* start Dataset entries *
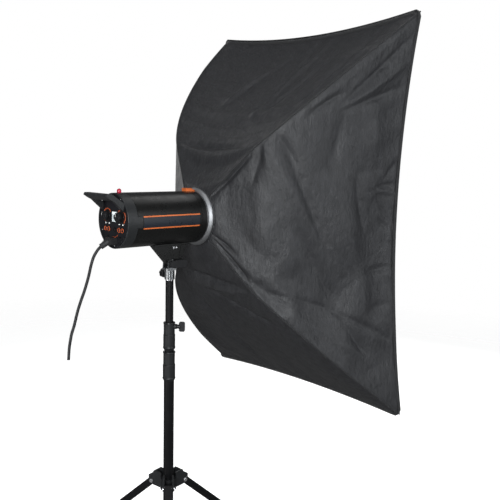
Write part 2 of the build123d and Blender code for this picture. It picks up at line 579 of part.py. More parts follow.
def cooling_fan():
    fan = ring_y(12, PIN_R + RUN, (FAN_STATION - 7, FAN_STATION + 7))
    blade = Pos(0, y_at(FAN_STATION), z_at(26)) * Rot(0, 0, 35) * Box(15, 1.6, 34)
    axis = Axis((0, 0, FLASH_AXIS_Z), (0, 1, 0))
    for number in range(FAN_BLADES):
        fan += blade.rotate(axis, number * 360 / FAN_BLADES)
    return fan - bar_y(0, 0, PIN_R + RUN, (200, 260))


# --- softbox ---------------------------------------------------------------------------------------------
def rod_curve(t, inset=0.0):
    """(half width, half height, station) on the rods' curve: t is 0 at the kink and 1 at the corner."""
    weights = ((1 - t) ** 2, 2 * t * (1 - t), t * t)
    half_x = (KINK_HALF[0], ROD_CONTROL[0], SOFTBOX_HALF[0])
    half_z = (KINK_HALF[1], ROD_CONTROL[1], SOFTBOX_HALF[1])
    stations = (KINK_STATION, ROD_CONTROL_STATION, SOFTBOX_FRONT_STATION)
    mix = [sum(w * v for w, v in zip(weights, values)) for values in (half_x, half_z, stations)]
    return mix[0] - inset, mix[1] - inset, mix[2]


def section(half_x, half_z, station, bow):
    """Four-arc outline across the flash axis; bow is 0 at the back and 1 at the front edge."""
    y = y_at(station)
    side, top, bottom = 1 + bow * SIDE_BOW, 1 + bow * TOP_BOW, 1 + bow * BOTTOM_BOW
    corners = [(half_x, half_z), (-half_x, half_z), (-half_x, -half_z), (half_x, -half_z)]
    middles = [(0, half_z - top), (-half_x + side, 0), (0, -half_z + bottom), (half_x - side, 0)]
    edges = []
    for index, (x, z) in enumerate(corners):
        next_x, next_z = corners[(index + 1) % 4]
        mid_x, mid_z = middles[index]
        arc = ThreePointArc((x, y, z_at(z)), (mid_x, y, z_at(mid_z)), (next_x, y, z_at(next_z)))
        edges.append(arc)
    return make_face(Wire(edges))


def round_section(radius, station):
    """The round opening, split at the four rods so that it matches the other sections."""
    angle = atan2(KINK_HALF[1], KINK_HALF[0])
    x, z, y = radius * cos(angle), radius * sin(angle), y_at(station)
    corners = [(x, z), (-x, z), (-x, -z), (x, -z)]
    middles = [(0, radius), (-radius, 0), (0, -radius), (radius, 0)]
    edges = []
    for index, (cx, cz) in enumerate(corners):
        nx, nz = corners[(index + 1) % 4]
        mx, mz = middles[index]
        edges.append(ThreePointArc((cx, y, z_at(cz)), (mx, y, z_at(mz)), (nx, y, z_at(nz))))
    return make_face(Wire(edges))


def softbox_solid(inset, front):
    """Closed solid of the softbox, drawn in by inset, with its front edge at a station."""
    faces = [round_section(RING_OPENING_R - inset, RING_OPENING_STATION - inset)]
    for step in range(SHELL_STEPS):
        t = step / SHELL_STEPS
        half_x, half_z, station = rod_curve(t, inset)
        faces.append(section(half_x, half_z, station - inset * (1 - t), t ** 1.5))
    faces.append(section(SOFTBOX_HALF[0] - inset, SOFTBOX_HALF[1] - inset, front, 1.0))
    return loft(faces, ruled=True)


def build_softbox():
    shell_front = SOFTBOX_FRONT_STATION + BINDING_DEPTH
    inner = softbox_solid(SHELL_WALL, SOFTBOX_FRONT_STATION - 2)
    outer = softbox_solid(0, SOFTBOX_FRONT_STATION)
    mouth = bar_y(0, 0, RING_OPENING_R - SHELL_WALL, (RING_OPENING_STATION - 10, RING_OPENING_STATION + 10))
    skin = outer - inner - mouth
    in_front = block((-600, 600), (y_at(-500), y_at(shell_front)), (0, 2000))
    behind = block((-600, 600), (y_at(shell_front) - 0.05, y_at(100)), (0, 2000))
    save(skin - in_front, "softbox_shell")
    save(skin - behind, "edge_binding")
    save(front_panel(SHELL_WALL + 4.5, SOFTBOX_FRONT_STATION + 3, 1.5), "front_diffuser")
    half_x, half_z, station = rod_curve(0.55, 55)
    baffle_y = (y_at(station), y_at(station) + 1.2)
    save(block((-half_x, half_x), baffle_y, (z_at(-half_z), z_at(half_z))), "inner_baffle")
    rods = [rod(sx, sz) for sx in (-1, 1) for sz in (-1, 1)]
    save_group(rods, "support_rods")
    save(speedring(), "rod_ring")
    save(adapter_ring(), "adapter_ring")


def adapter_ring():
    """Drum on the front collar, with a rolled lip; its hub carries the speedring."""
    lip_start, lip_end = ADAPTER_LIP_STATIONS
    drum_r = ADAPTER_R - 2.2
    back = COLLAR_STATIONS[0] - 0.2
    profile = [(SPEEDRING_BORE_R, -10), (SPEEDRING_HUB_R, -10), (SPEEDRING_HUB_R, 9)]
    profile += [(drum_r, 9), (drum_r, lip_start - 1), (ADAPTER_R, lip_start), (ADAPTER_R, lip_end)]
    profile += [(drum_r, lip_end + 1), (drum_r, back), (SPEEDRING_BORE_R, back)]
    return turned_y(profile)


def front_panel(inset, station, thickness):
    """Sheet stretched across the front, cut off square at the corners, clear of the rods."""
    face = section(SOFTBOX_HALF[0] - inset, SOFTBOX_HALF[1] - inset, station, 1.0)
    return extrude(face, amount=thickness, dir=(0, -1, 0))


def rod_points(side_x, side_z):
    angle = atan2(KINK_HALF[1], KINK_HALF[0])
    start_x, start_z = side_x * ROD_START_R * cos(angle), side_z * ROD_START_R * sin(angle)
    points = [(start_x, y_at(ROD_START_STATION), z_at(start_z))]
    kink = (*KINK_HALF, KINK_STATION - ROD_LEAD[0])
    bend = (*ROD_CONTROL, ROD_CONTROL_STATION - ROD_LEAD[1])
    control = [a + ROD_REACH * (b - a) for a, b in zip(kink, bend)]
    for half_x, half_z, station in (kink, control, rod_curve(ROD_REACH)):
        points.append((side_x * (half_x - ROD_INSET), y_at(station), z_at(side_z * (half_z - ROD_INSET))))
    return points


def rod(side_x, side_z):
    """Spring rod: straight from the ring to the kink, then bent forward to the corner."""
    start, kink, control, tip = rod_points(side_x, side_z)
    bend = Bezier(kink, control, tip)
    spring = sweep(Plane(origin=kink, z_dir=bend % 0) * Circle(ROD_R), path=bend)
    return bar(start, kink, ROD_R) + Pos(*kink) * Sphere(ROD_R + 0.7) + spring


def speedring():
    """Ring that turns on the adapter's hub, with a socket for each rod."""
    ring = ring_y(SPEEDRING_R, SPEEDRING_HUB_R + RUN, (-9.5, 8.5))
    for start, way in rod_starts():
        ring += bar(start + way * 12, start + way * 34, ROD_SOCKET_R)
    ring -= bar_y(0, 0, SPEEDRING_HUB_R + RUN, (-40, 30))
    for start, way in rod_starts():
        ring -= bar(start - way * 3, start + way * 60, ROD_R + GAP)
    return ring


def rod_starts():
    """Start point and direction of each rod's straight part."""
    starts = []
    for side_x in (-1, 1):
        for side_z in (-1, 1):
            start, kink, _, _ = rod_points(side_x, side_z)
            starts.append((Vector(*start), (Vector(*kink) - Vector(*start)).normalized()))
    return starts


build_column()
build_tripod()
build_tilt_head()
build_flash_shell()
build_rear_panel()
build_mains_lead()
build_flash_inside()
build_softbox()
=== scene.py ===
import json
import math

import bmesh
import bpy
import numpy as np
from mathutils import Matrix, Vector, noise


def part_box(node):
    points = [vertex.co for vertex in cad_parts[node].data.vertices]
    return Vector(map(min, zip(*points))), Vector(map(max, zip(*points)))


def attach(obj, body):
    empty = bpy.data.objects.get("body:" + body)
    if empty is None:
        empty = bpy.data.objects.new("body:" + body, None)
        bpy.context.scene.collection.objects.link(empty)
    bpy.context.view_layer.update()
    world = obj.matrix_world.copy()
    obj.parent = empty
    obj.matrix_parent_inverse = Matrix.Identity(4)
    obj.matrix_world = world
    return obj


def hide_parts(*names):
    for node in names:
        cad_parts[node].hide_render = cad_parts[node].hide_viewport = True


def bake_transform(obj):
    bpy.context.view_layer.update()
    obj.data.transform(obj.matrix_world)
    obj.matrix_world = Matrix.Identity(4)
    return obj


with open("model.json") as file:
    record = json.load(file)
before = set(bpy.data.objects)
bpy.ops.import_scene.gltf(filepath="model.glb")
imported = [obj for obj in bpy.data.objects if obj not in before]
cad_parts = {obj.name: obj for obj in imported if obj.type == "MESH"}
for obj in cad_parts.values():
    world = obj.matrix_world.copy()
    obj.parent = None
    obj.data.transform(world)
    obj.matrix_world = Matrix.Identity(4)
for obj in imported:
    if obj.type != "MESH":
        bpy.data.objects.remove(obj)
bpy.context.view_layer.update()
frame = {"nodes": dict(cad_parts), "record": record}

# A studio softbox on a flash head and a light stand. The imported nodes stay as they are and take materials;
# cloth, a curved lead and printed details are added. Metres, +Z up; the softbox faces -Y.

MM = 0.001

# --- places, read from the frame ---
housing_low, housing_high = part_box("main_housing")
binding_low, binding_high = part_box("edge_binding")
_, shell_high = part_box("softbox_shell")
_, panel_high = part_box("control_panel")
_, adapter_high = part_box("adapter_ring")

HEAD_R = housing_high.x
AXIS_Z = (housing_low.z + housing_high.z) / 2
FRONT_Y = binding_low.y
BACK_Y = shell_high.y
HALF_X = binding_high.x
HALF_Z = (binding_high.z - binding_low.z) / 2
DEPTH = BACK_Y - FRONT_Y

OPENING_R = adapter_high.x + 3 * MM                     # round opening at the softbox's back
SIDE_BOW, TOP_BOW, BOTTOM_BOW = 44 * MM, 27 * MM, 14 * MM   # how far each front edge curves in
CORNER_RADIUS = 20 * MM
DIFFUSER_RECESS = 12 * MM                               # front cloth behind the front edge
LINING_GAP = 1.8 * MM
SOFTBOX_CENTRE = Vector((0, (FRONT_Y + BACK_Y) / 2, AXIS_Z))


def rod_place(width_share, height_share, depth_share):
    """(half width, half height, y) from shares of the softbox's half size and of its depth from the back."""
    return width_share * HALF_X, height_share * HALF_Z, BACK_Y - depth_share * DEPTH


KINK = rod_place(0.4114, 0.33, 0.1253)          # where the rods bend forward
CONTROL = rod_place(0.7514, 0.55, 0.2916)       # control point of the bend


# --- node helpers ---
NOISE_RANGE = (0.3, 0.7)     # where most of a noise's values lie


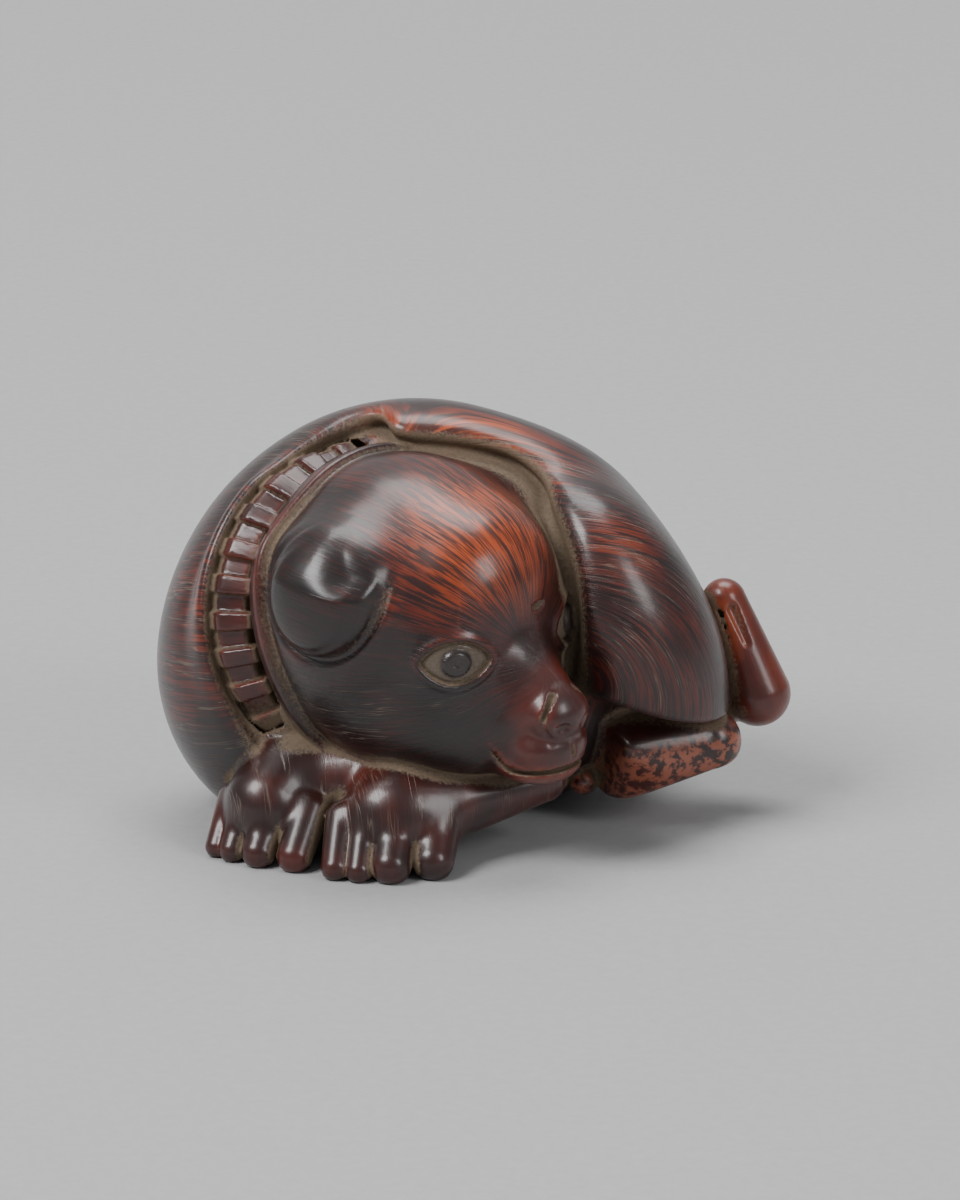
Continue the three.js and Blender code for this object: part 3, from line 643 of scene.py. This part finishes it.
* end Dataset entries *
Return only the stretch of the material above from the line holding "build_column()" through the line holding "bpy.context.scene.collection.objects.link(empty)", copied exactly.

build_column()
build_tripod()
build_tilt_head()
build_flash_shell()
build_rear_panel()
build_mains_lead()
build_flash_inside()
build_softbox()
=== scene.py ===
import json
import math

import bmesh
import bpy
import numpy as np
from mathutils import Matrix, Vector, noise


def part_box(node):
    points = [vertex.co for vertex in cad_parts[node].data.vertices]
    return Vector(map(min, zip(*points))), Vector(map(max, zip(*points)))


def attach(obj, body):
    empty = bpy.data.objects.get("body:" + body)
    if empty is None:
        empty = bpy.data.objects.new("body:" + body, None)
        bpy.context.scene.collection.objects.link(empty)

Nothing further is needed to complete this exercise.